My parents own their current property outright and expect to sell it for around £330,000. They would then use let’s say £300,000.00 as a deposit on the new property and we would look to have a mortgage on the remaining £200,000 (minus any equity we have from our property). Anyone know if something like this is possible?

Comments

  • harvey115
    harvey115 Posts: 691 Forumite
    That sure will be possibly, with the LTV you are after.

    However you may need to get permission from the council to make changes in the property.

    I would suggest you speak to a broker to get a good deal and avoid any pitfalls/confusions.
  • holly_hobby
    holly_hobby Posts: 5,363 Forumite
    1,000 Posts Combo Breaker
    edited 21 August 2012 at 8:40PM
    Officially you will need planning permission for the garage conversion - which I would look into pre-purchase, if not having the garage as an annex for parents will be a deal breaker. (as the LA can refuse an application). Also, the lender once mortgaged, should be advised and agree to any structual changes to the property - as this is affecting their suriety, and may have a negative effect to the market value.

    There are also various further issues with the proposition, if a mortgage is reqd.

    A ......

    If parents are to be noted on the deeds as joint purchasers, then they will also need to be party to the mortgage - which means (even if their income is not reqd for affordability, the max term will be dictated by your oldest parents age, and the lenders max permitted age at redemption).
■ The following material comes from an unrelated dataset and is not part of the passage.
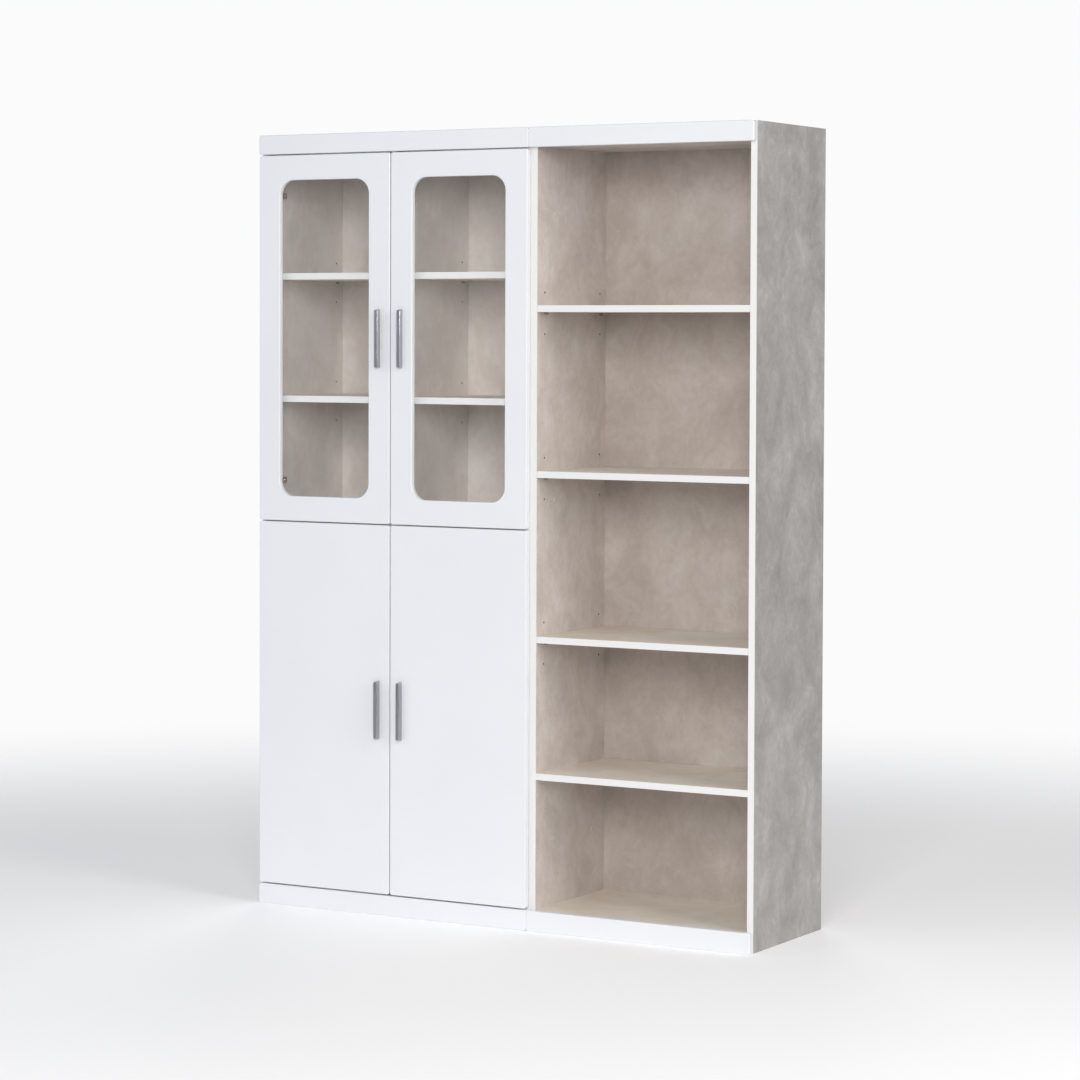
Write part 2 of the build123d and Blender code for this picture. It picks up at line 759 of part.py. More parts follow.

Although there is a lender whom will go to 90 yrs - this is not a typical max age, generally its circa 75-80'ish.

    Property should be held as joint tenants, which in the event of death of any of the owners, would mean an automatic division of the equity between the remaining owners.

    If held as tenants in common, then the individual share of the owner does not automatically pass to the surviving owners, but is bequeathed via will, OR if no will, will be passed under the laws of intestacy.

    B

    If you plan on not having parents on deeds to avoid the max age issue, you have another problem with their provision of 300k in respect of the purchase - which will be cited as a gift with reservastion, and cause possessionary issue concerns with the majority of lenders, due to the donor's residency in the property.

    You also have the issues re deprevation of assets re parents, if any future application for state assisted long term care is reqd.

    Furthermore, and notwithstanding the deposit issue, parents may not be happy to be absent from the deeds - especially if you fail to maintain any mortgage and an application for possession is made to the courts by the lender (or any other financial provider in the event of default and a charging order) - as if a mge is obtained to which they are not party, they will have to sign a consent to vacate declaration for the lender. Which essentially means that they will have NO residency rights, upon any mge default and resulting possessionary action that may be taken by the lender.

    What happens if the property partnership is to be disolved, you and hubby divorce (and any settlement) ... etc .. etc...

    Additionally life and income protection is required (if you want parents to retain the propery) on those mortgagors whose income/salary the mge is being based on (which I guess will be you and hubby). This should be written in trust, and will ensure that if either/both you and hubby pass before your parents, they won't have the responsibility of either servicing the mge on their retirement income or having to settle the os mge (if they are not on deeds, and the property is bequeathed to them via your will - which I suggest you all update to reflect situation and requirements).

    The above are the main starting points of consideration in an exercise such as this ...

    You need to sit with an experienced whole of market broker to determine whether this proposition is really as attractive as it looks on paper .. and also a property and family law practitioner re the legal implications.